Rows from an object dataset
◆ ◆ ◆ ◆ ◆

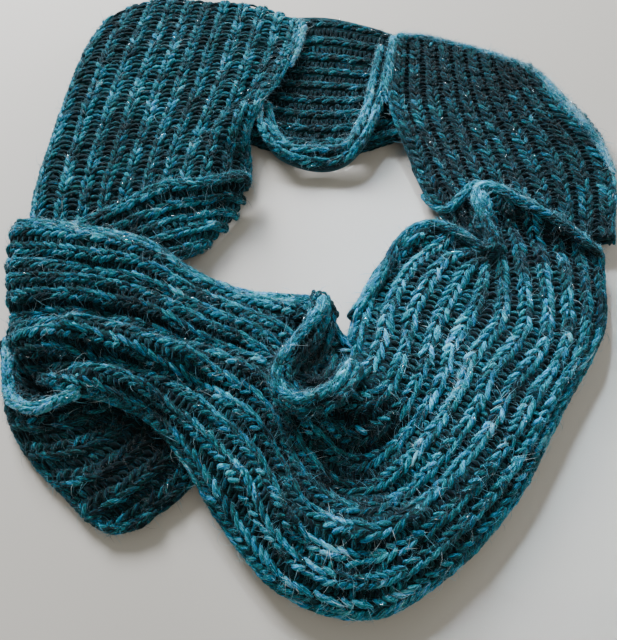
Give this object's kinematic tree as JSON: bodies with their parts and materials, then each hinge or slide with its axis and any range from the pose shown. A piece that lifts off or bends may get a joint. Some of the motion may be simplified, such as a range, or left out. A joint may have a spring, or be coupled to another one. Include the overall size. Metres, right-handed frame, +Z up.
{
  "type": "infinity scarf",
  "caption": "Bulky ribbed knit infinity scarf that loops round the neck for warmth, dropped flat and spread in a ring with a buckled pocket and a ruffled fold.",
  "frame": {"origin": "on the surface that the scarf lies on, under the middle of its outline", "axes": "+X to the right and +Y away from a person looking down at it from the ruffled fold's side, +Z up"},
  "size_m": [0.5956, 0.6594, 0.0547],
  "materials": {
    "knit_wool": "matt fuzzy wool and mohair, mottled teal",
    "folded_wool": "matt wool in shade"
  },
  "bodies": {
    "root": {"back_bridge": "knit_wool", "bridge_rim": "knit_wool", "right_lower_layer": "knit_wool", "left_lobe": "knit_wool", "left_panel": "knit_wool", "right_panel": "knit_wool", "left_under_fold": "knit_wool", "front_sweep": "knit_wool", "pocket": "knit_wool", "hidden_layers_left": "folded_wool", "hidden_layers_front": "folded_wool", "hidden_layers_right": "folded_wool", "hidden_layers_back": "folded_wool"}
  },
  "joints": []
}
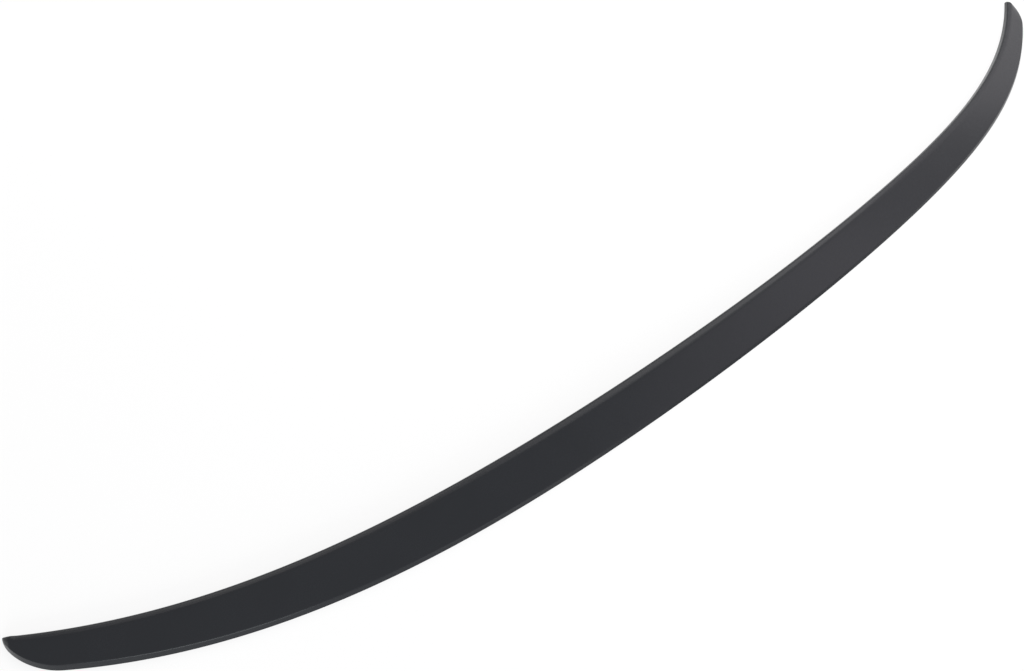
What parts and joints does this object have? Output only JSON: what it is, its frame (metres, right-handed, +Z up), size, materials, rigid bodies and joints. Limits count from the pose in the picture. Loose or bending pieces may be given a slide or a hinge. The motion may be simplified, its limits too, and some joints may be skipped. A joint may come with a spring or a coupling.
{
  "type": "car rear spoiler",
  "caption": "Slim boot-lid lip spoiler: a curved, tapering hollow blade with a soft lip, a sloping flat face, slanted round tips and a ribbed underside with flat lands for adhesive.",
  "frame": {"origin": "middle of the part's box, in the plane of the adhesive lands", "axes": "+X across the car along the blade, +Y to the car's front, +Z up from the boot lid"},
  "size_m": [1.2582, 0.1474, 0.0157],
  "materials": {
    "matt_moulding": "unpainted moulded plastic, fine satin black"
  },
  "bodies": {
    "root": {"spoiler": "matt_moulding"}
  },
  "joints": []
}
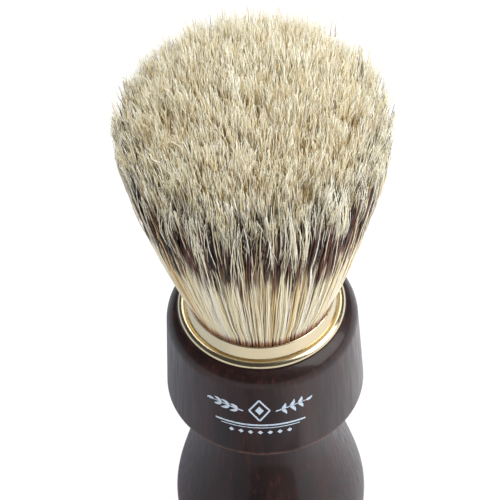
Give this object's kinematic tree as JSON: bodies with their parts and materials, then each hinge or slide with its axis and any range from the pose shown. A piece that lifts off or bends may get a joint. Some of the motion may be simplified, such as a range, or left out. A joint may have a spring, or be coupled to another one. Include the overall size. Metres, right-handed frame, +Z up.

◆ ◆ ◆ ◆ ◆

# GOAL:
Return the whole listing exactly, with every line included.

# OUTPUT OF THE TASK:
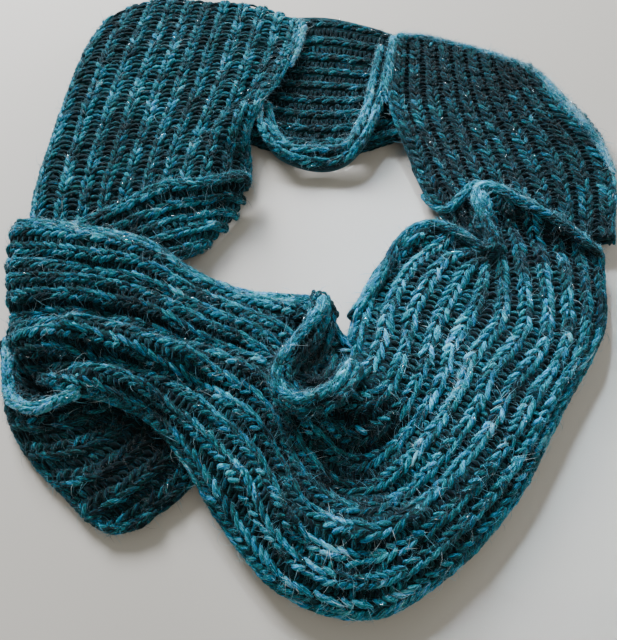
Give this object's kinematic tree as JSON: bodies with their parts and materials, then each hinge or slide with its axis and any range from the pose shown. A piece that lifts off or bends may get a joint. Some of the motion may be simplified, such as a range, or left out. A joint may have a spring, or be coupled to another one. Include the overall size. Metres, right-handed frame, +Z up.
{
  "type": "infinity scarf",
  "caption": "Bulky ribbed knit infinity scarf that loops round the neck for warmth, dropped flat and spread in a ring with a buckled pocket and a ruffled fold.",
  "frame": {"origin": "on the surface that the scarf lies on, under the middle of its outline", "axes": "+X to the right and +Y away from a person looking down at it from the ruffled fold's side, +Z up"},
  "size_m": [0.5956, 0.6594, 0.0547],
  "materials": {
    "knit_wool": "matt fuzzy wool and mohair, mottled teal",
    "folded_wool": "matt wool in shade"
  },
  "bodies": {
    "root": {"back_bridge": "knit_wool", "bridge_rim": "knit_wool", "right_lower_layer": "knit_wool", "left_lobe": "knit_wool", "left_panel": "knit_wool", "right_panel": "knit_wool", "left_under_fold": "knit_wool", "front_sweep": "knit_wool", "pocket": "knit_wool", "hidden_layers_left": "folded_wool", "hidden_layers_front": "folded_wool", "hidden_layers_right": "folded_wool", "hidden_layers_back": "folded_wool"}
  },
  "joints": []
}
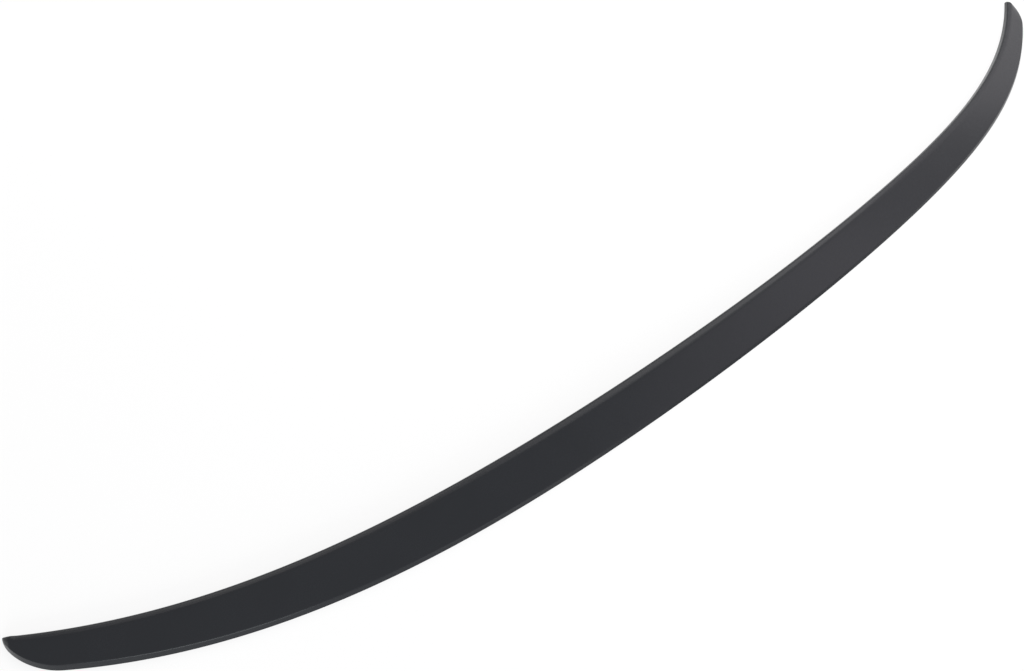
What parts and joints does this object have? Output only JSON: what it is, its frame (metres, right-handed, +Z up), size, materials, rigid bodies and joints. Limits count from the pose in the picture. Loose or bending pieces may be given a slide or a hinge. The motion may be simplified, its limits too, and some joints may be skipped. A joint may come with a spring or a coupling.
{
  "type": "car rear spoiler",
  "caption": "Slim boot-lid lip spoiler: a curved, tapering hollow blade with a soft lip, a sloping flat face, slanted round tips and a ribbed underside with flat lands for adhesive.",
  "frame": {"origin": "middle of the part's box, in the plane of the adhesive lands", "axes": "+X across the car along the blade, +Y to the car's front, +Z up from the boot lid"},
  "size_m": [1.2582, 0.1474, 0.0157],
  "materials": {
    "matt_moulding": "unpainted moulded plastic, fine satin black"
  },
  "bodies": {
    "root": {"spoiler": "matt_moulding"}
  },
  "joints": []
}
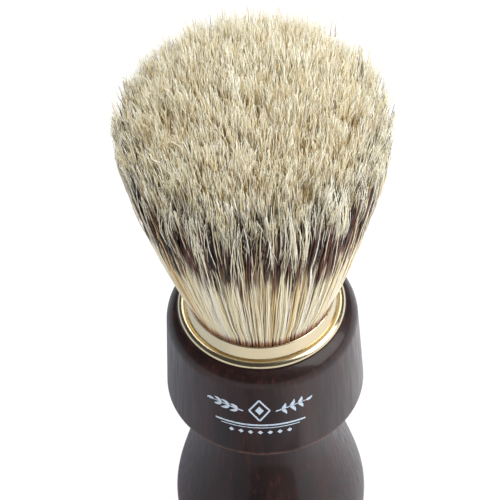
Give this object's kinematic tree as JSON: bodies with their parts and materials, then each hinge or slide with its axis and any range from the pose shown. A piece that lifts off or bends may get a joint. Some of the motion may be simplified, such as a range, or left out. A joint may have a spring, or be coupled to another one. Include the overall size. Metres, right-handed frame, +Z up.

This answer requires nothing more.